Once the initial research phase is completed, OTG plans to reapply for grant funds to expand and deepen the testing, and eventually implement the initial model with as many institutions as possible. The vision is to produce a living open data source that is accessible to universities and individuals alike, which provides a space for this work to be connected and these stories to be shared.

For testing partners like UNC–Chapel Hill, being a part of this initiative has already impacted the way they interact with their records, and they see this system being influential for them in the future. They plan on continuing to contribute to the open data source even after their testing period ends. Chaitra also hopes that “this project will help with [offering] tools to use for conscious editing initiatives that revisit [existing] descriptions.”

 

ADVICE FOR FUTURE PARTNERS

The work is intense and can be labor-intensive for institutions that have not already begun aggregating archives of the history of slavery. Professor Leon’s advice for anyone who may wish to implement this model in the future is to start working now to build a working knowledge of your collection.

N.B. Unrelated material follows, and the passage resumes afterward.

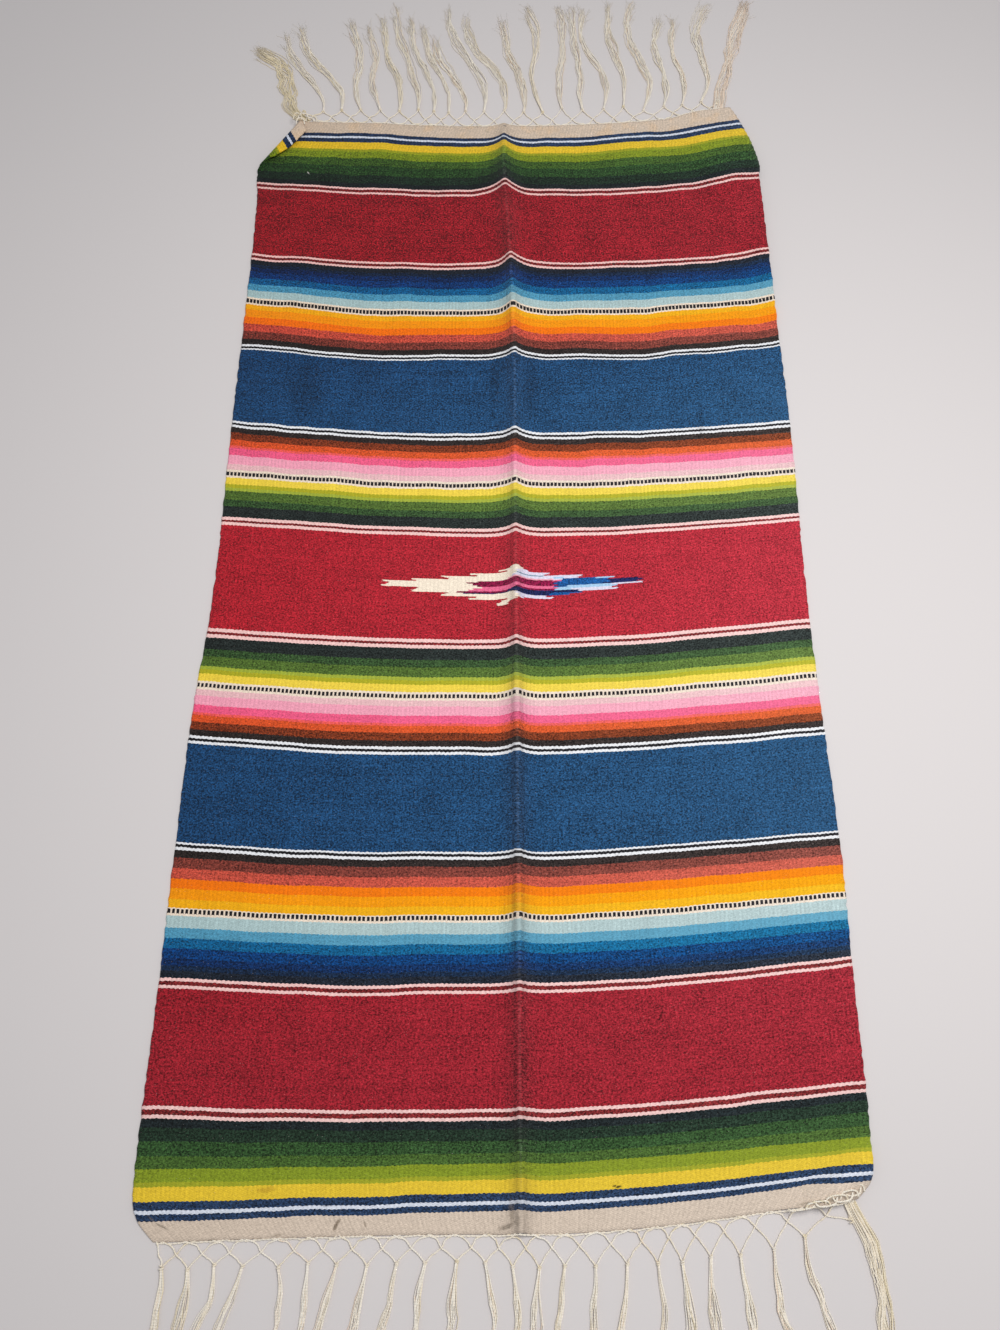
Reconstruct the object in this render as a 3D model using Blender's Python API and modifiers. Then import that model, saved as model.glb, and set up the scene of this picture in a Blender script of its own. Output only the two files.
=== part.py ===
"""A Mexican serape laid out flat: one woven web with its folds, and a knotted warp fringe at each end.

Metres, +X across the web, +Y along it to its far end, and the floor it lies on at z = 0.
"""

import math

import bmesh
import bpy
from mathutils import Vector

# Driving sizes
WALL = 0.0022
WEB_NEAR = -0.690
WEB_FAR = 0.685
SEAM_GAP = 0.0003
SHIFT = Vector((0.005, -0.002, 0.0))  # brings the middle of the whole to x = 0, y = 0

# The selvedges wander and draw in a little at the ends. A station is y at mid width.
SELVEDGES = (
    # station, left_x, right_x
    (-0.690, -0.341, 0.331),
    (-0.677, -0.356, 0.343),
    (-0.659, -0.365, 0.349),
    (-0.609, -0.366, 0.352),
    (-0.509, -0.363, 0.352),
    (-0.349, -0.360, 0.354),
    (-0.179, -0.356, 0.350),
    (-0.049, -0.346, 0.348),
    (0.171, -0.344, 0.351),
    (0.351, -0.341, 0.348),
    (0.531, -0.3395, 0.345),
    (0.610, -0.343, 0.3447),
    (0.650, -0.333, 0.3443),
    (0.685, -0.314, 0.344),
)

# How far the weft lines bow towards the far end, left to right.
BOW = (
    # station, left, left_mid, right_mid, right
    (-0.690, -0.007, -0.002, 0.009, 0.031),
    (-0.582, 0.003, -0.001, 0.008, 0.026),
    (-0.471, 0.005, -0.002, 0.007, 0.026),
    (-0.326, 0.010, 0.000, 0.007, 0.020),
    (-0.219, 0.014, 0.001, 0.006, 0.021),
    (-0.082, 0.017, 0.003, 0.005, 0.022),
    (0.091, 0.021, 0.005, 0.004, 0.017),
    (0.296, 0.019, 0.003, 0.003, 0.020),
    (0.452, 0.021, 0.003, 0.001, 0.017),
    (0.566, 0.018, 0.004, 0.002, 0.024),
    (0.685, 0.016, 0.006, 0.004, 0.025),
)
BOW_LEVEL = 0.13  # share of the half width, each side of the middle, that has no bow

# The lengthwise fold mark stands up as a narrow ridge with hollow flanks. It is highest in the far half,
# where it also strays to the left. A decay is the distance from its tip over which a flank drops to a third.
CREASE = (
    # station, x, height, left_decay, right_decay
    (-0.690, 0.010, 0.0070, 0.0095, 0.0095),
    (-0.300, 0.010, 0.0090, 0.0095, 0.0095),
    (0.050, 0.010, 0.0095, 0.0100, 0.0120),
    (0.180, 0.010, 0.0120, 0.0130, 0.0130),
    (0.310, 0.010, 0.0155, 0.0150, 0.0165),
    (0.450, 0.006, 0.0185, 0.0130, 0.0180),
    (0.570, -0.001, 0.0165, 0.0160, 0.0180),
    (0.640, -0.002, 0.0120, 0.0135, 0.0140),
    (0.677, -0.002, 0.0035, 0.0105, 0.0105),
    (0.685, -0.002, 0.0033, 0.0105, 0.0105),
)
CREASE_REACH = 2.9  # in decays
CREASE_TIP = 0.0015
CREASE_KINK = 0.003

# The wrinkle that lifts the near right corner
HUMP = {"x": 0.312, "y": -0.652, "heading": 33.0, "length": 0.042, "width": 0.011, "height": 0.012}

# Corners turned about a line from the selvedge to the end. Over lies on the face, under lies below it.
# The line bulges outward between its ends.
FOLDS = (
    # selvedge_x, selvedge_y, end_x, end_y, radius, turn_degrees, over, bulge
    (-0.3400, 0.6080, -0.2835, 0.6950, 0.0050, 190.0, True, 0.0),
    (0.3455, 0.588, 0.3080, 0.714, 0.0026, 180.0, False, 0.007),
)
BULGE_REACH = 0.070
UNDER_FLAT = 0.034  # how far in from an under fold the web stays lifted off the turned corner
UNDER_END = 0.090  # where the web is back on the floor

# Grid lines across the web: by distance from the crease's tip, and elsewhere in shares of the half width
CREASE_LINES = (0.002, 0.005, 0.010, 0.018, 0.030, 0.050)
LEFT_LINES = (-1.0, -0.88, -0.74, -0.60, -0.46, -0.33, -0.21)
RIGHT_LINES = (0.21, 0.33, 0.46, 0.60, 0.72, 0.79, 0.85, 0.90, 0.95, 1.0)
ROW_STEP = 0.055
NEAR_ROWS = (0.0, 0.003, 0.014, 0.028, 0.042, 0.060)  # distances from the near end
FAR_ROWS = (0.0, 0.003, 0.015, 0.030, 0.045, 0.060, 0.075, 0.090, 0.110)  # and from the far end
FOLD_CUTS = 9
WELD = 0.0001

# Fringe
STRIP_WIDTH = 0.003
CROSS_REACH = 0.011
LEG_RADIUS = 0.0012
LOCK_RADIUS = 0.0015
KNOT_RADIUS = 0.0030
BUNDLE_SHARE = 1.35  # a corner bundle's knot against the others
KNOT_LENGTH = 0.007
KNOT_SECTIONS = ((-0.5, 0.45), (-0.2, 1.0), (0.3, 1.0), (0.6, 0.5))  # share of the length, share of the radius
KNOT_LEAN = 0.15  # how much a knot turns towards its tassel's lean
LOCK_SPREAD = 0.0034
BUNDLE_SPREAD = 0.0028
LEAN_POWER = 1.25  # a tassel leans more the further it gets from its knot
ROOT_DEPTH = 0.55  # share of the strip's width, and of the wall, at which the legs start
ROOT_HEIGHT = 0.62
CROSS_HEIGHT = 0.75
LEG_NUDGE = 0.0007
LEG_SAG = 0.001
FLOOR_CLEAR = 0.0006
LOCK_POINTS = 5
LOCK_GATHER = 0.30  # share of the spread that the locks have at their knot
LOCK_OPEN = 0.30  # share of the length by which they have all of it
LOCK_DROP = 0.20  # share of the length by which they are down on the floor
LOCK_TAPER = 0.45  # how much of its radius a lock loses by its tip
LOCK_TAPER_FROM = 0.7
LEG_INSET = 0.003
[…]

Once you are ready to dive in, dividing the work is immensely beneficial. At UNC–Chapel Hill, the team divided the work by task. Librarians, archivists, and historians review the records and make notes, a student aid transcribes the notes, then a metadata expert uploads the information to keep the data records clean. The records are then sent off to Michigan State to aggregate and analyze for data patterns between all the participating universities.

The emotional impact of this work cannot be overlooked. To this end, Powell suggests “moving with intention”: “Think about what it means to uncover these records and who would be impacted by the discovery of these materials.”